The caws of crows, though they might vary slightly, depending on the task at hand (crows being very industrious, bold birds), are virtually impossible to confuse with any other species, in part because crows’ intentions include world domination, and that goal seems to create very distinctive and recognizable commands, growls and roars across all creation.

Almost everyone by age 2 has heard a thousand crows conniving together in the treetops, on chimneys or along fence posts, so common and austere is their presence in the landscape. As the painter and illustrator Roger Tory Peterson once told me, crows are the only birds you’ll ever see – and hear – “directing traffic on a highway.”

I don’t expect ever to be the equivalent of a United Nations interpreter of the songs of birds, but I do think paying attention and listening to them is worth the effort. It is a basic longing for humans, I think, to want to communicate across species, class, order and family lines. We try to talk to dolphins and whales; we carry on union negotiations with crows; we seek to feed chickadees in the palms of our hands; we imitate the calls of cardinals on walks, in city and countryside alike. We even attempt to converse amongst ourselves.
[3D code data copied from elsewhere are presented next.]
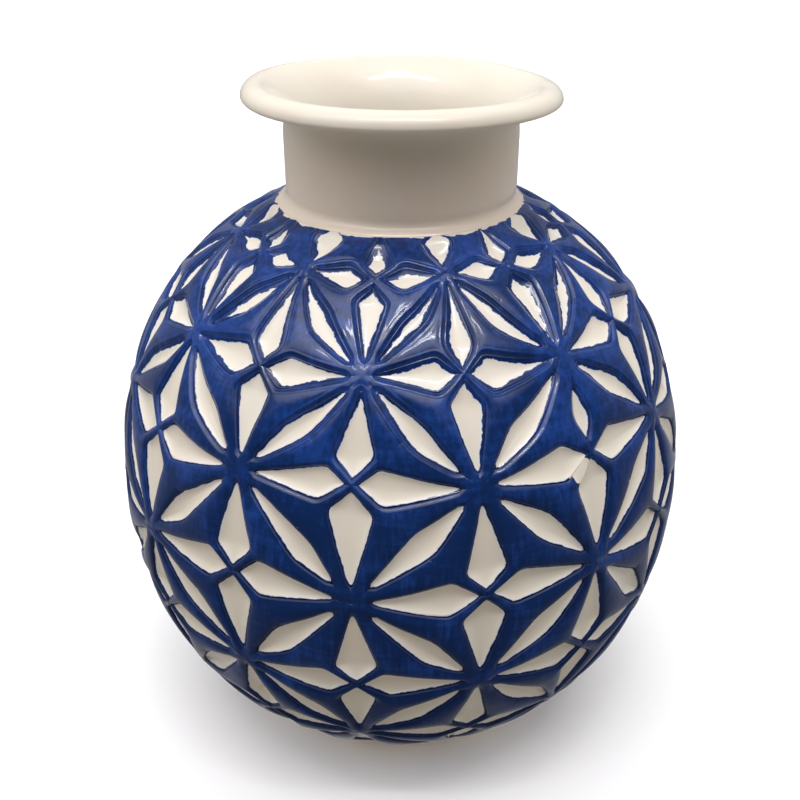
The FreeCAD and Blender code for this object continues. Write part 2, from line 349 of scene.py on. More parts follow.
def corners(first_row, last_row):
    """One entry for each flower corner and crossing corner of each cell between two rows, as arrays.

    A cell is the square between two columns and two rows. Two of its corners are flowers and two are
    crossings, and its leaf joins the flowers. along points from the flower to the crossing, aside to the
    other crossing.
    """
    grids = np.meshgrid(np.arange(first_row, last_row), np.arange(COLUMNS), (0, 1), (0, 1), indexing="ij")
    row, column, lower, sideways = (grid.ravel() for grid in grids)
    leans = (row + column) % 2
    flower_column = column + np.where(leans == 0, lower, 1 - lower)
    flower_row = row + lower
    across = np.where(flower_column == column, 1, -1)
    down = np.where(lower == 0, 1, -1)
    zero = np.zeros_like(across)
    along = np.where(sideways[:, None] == 1, np.stack((across, zero), -1), np.stack((zero, down), -1))
    aside = np.where(sideways[:, None] == 1, np.stack((zero, down), -1), np.stack((across, zero), -1))
    direction = np.where(sideways == 1, np.where(across > 0, EAST, WEST), np.where(down > 0, DOWN, UP))
    side = np.where(sideways == 1, (down > 0), (across > 0)).astype(int)
    crossing_row = flower_row + along[:, 1]
    return {
        "flower": np.stack((flower_column, flower_row), -1), "along": along, "aside": aside,
        "kite": (flower_row, flower_column % COLUMNS, direction, side),
        "leaf": (row, column, (crossing_row > row).astype(int)), "upside": lower,
        "turned": along[:, 0] * aside[:, 1] - along[:, 1] * aside[:, 0],
    }


def at_corner(corner, u, v):
    """Columns and rows of points u along and v aside from each corner's flower."""
    shape = (-1,) + (1,) * (u.ndim - 1)
    place = []
    for axis in (0, 1):
        start, along, aside = (corner[k][:, axis].reshape(shape) for k in ("flower", "along", "aside"))
        place.append(start + along * u + aside * v)
    return place


def eased(count, ends):
    """count + 1 shares from 0 to 1, closer together at the ends: a mix of q and (1 - cos(pi q)) / 2."""
    q = np.linspace(0, 1, count + 1)
    return q * (1 - ends) + ends * (1 - np.cos(math.pi * q)) / 2


def kite_stations(corner, cutting, shoulder):
    """Places along a kite, closer together at its ends and at its shoulder."""
    end = cutting.kite_end[corner["kite"][:3]][:, None]
    start = cutting.kite_start[corner["kite"][:3]][:, None]
    return np.concatenate((start + (shoulder - start) * eased(KITE_NEAR, 0.6),
                           shoulder + (end - shoulder) * eased(KITE_FAR, 0.6)[1:]), 1)


def kite_edge(corner, cutting):
    """u and v of a kite's edge, from its flower end to its crossing end."""
    start = cutting.kite_start[corner["kite"][:3]][:, None]
    end = cutting.kite_end[corner["kite"][:3]][:, None]
    width = cutting.kite_width[corner["kite"]][:, None]
    shoulder = cutting.kite_shoulder[corner["kite"]][:, None]
    x = kite_stations(corner, cutting, shoulder)
    power = cutting.kite_power[corner["kite"][:3]][:, None]
    v = petal_half_width(x, start, shoulder, end, width, setting("pattern").tip_half_width, power)
    return x, np.where(width > 0, v, 0.0)


def kite_middle(corner, cutting):
    """u of a kite's middle line, at the mean of its two edges' places."""
    shoulder = cutting.kite_shoulder[corner["kite"][:3]].mean(-1)[:, None]
    return kite_stations(corner, cutting, shoulder)


def leaf_stations():
    """Places along half a leaf, from a flower's end to its middle."""
    hub = setting("pattern").hub
    return hub + (0.5 - hub) * eased(LEAF_ALONG, 0.25)[None]


def leaf_edge(corner, cutting, x):
    """u and v of a leaf's edge on this corner's side, at x along the leaf from this corner's flower."""
    pattern = setting("pattern")
    width = cutting.leaf_width[corner["leaf"]][:, None]
    turned_over = (corner["upside"] == 1)[:, None]
    middle = cutting.leaf_corner[corner["leaf"]][:, None]
    middle = np.where(turned_over, 1 - middle, middle)
    w = leaf_half_width(x, pattern.hub, middle, width, pattern.tip_half_width)
    w = np.where(width > 0, w, 0.0)
    return x + w, x - w


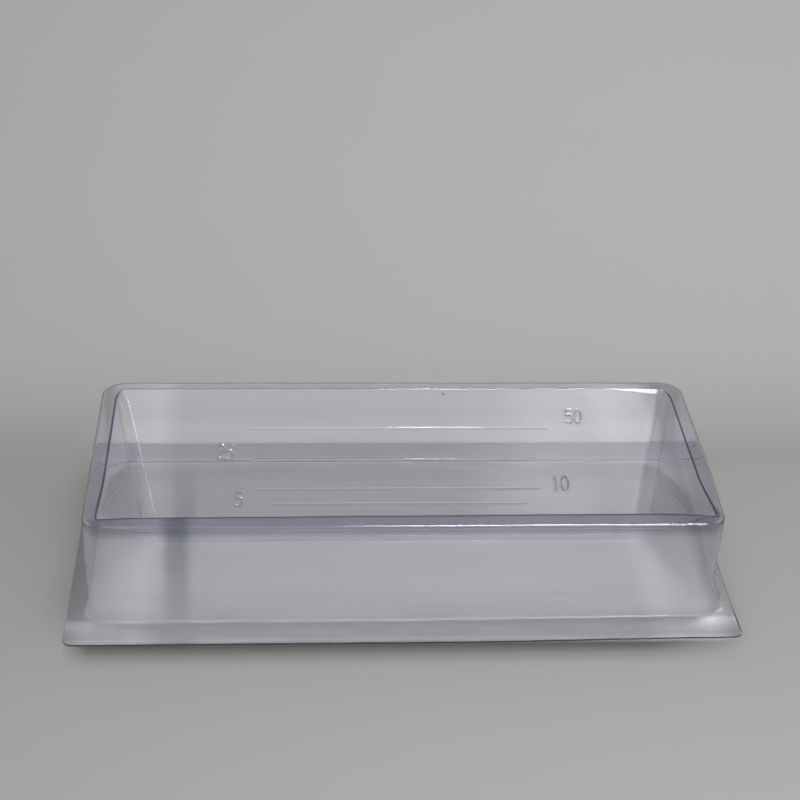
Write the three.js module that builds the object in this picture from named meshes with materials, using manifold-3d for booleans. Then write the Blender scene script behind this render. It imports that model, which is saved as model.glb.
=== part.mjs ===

It’s an instinct worth cultivating, even if it seems an elusive skill to know just who’s calling when they can’t be seen. We have to spend so much time looking down, to regard the baser human qualities, it’s a relief to look up, knowing there is something inspiring to see and hear, a small being uplifting our hearts beyond the heaviness of every day, even if we don’t know exactly who or what deserves our thanks.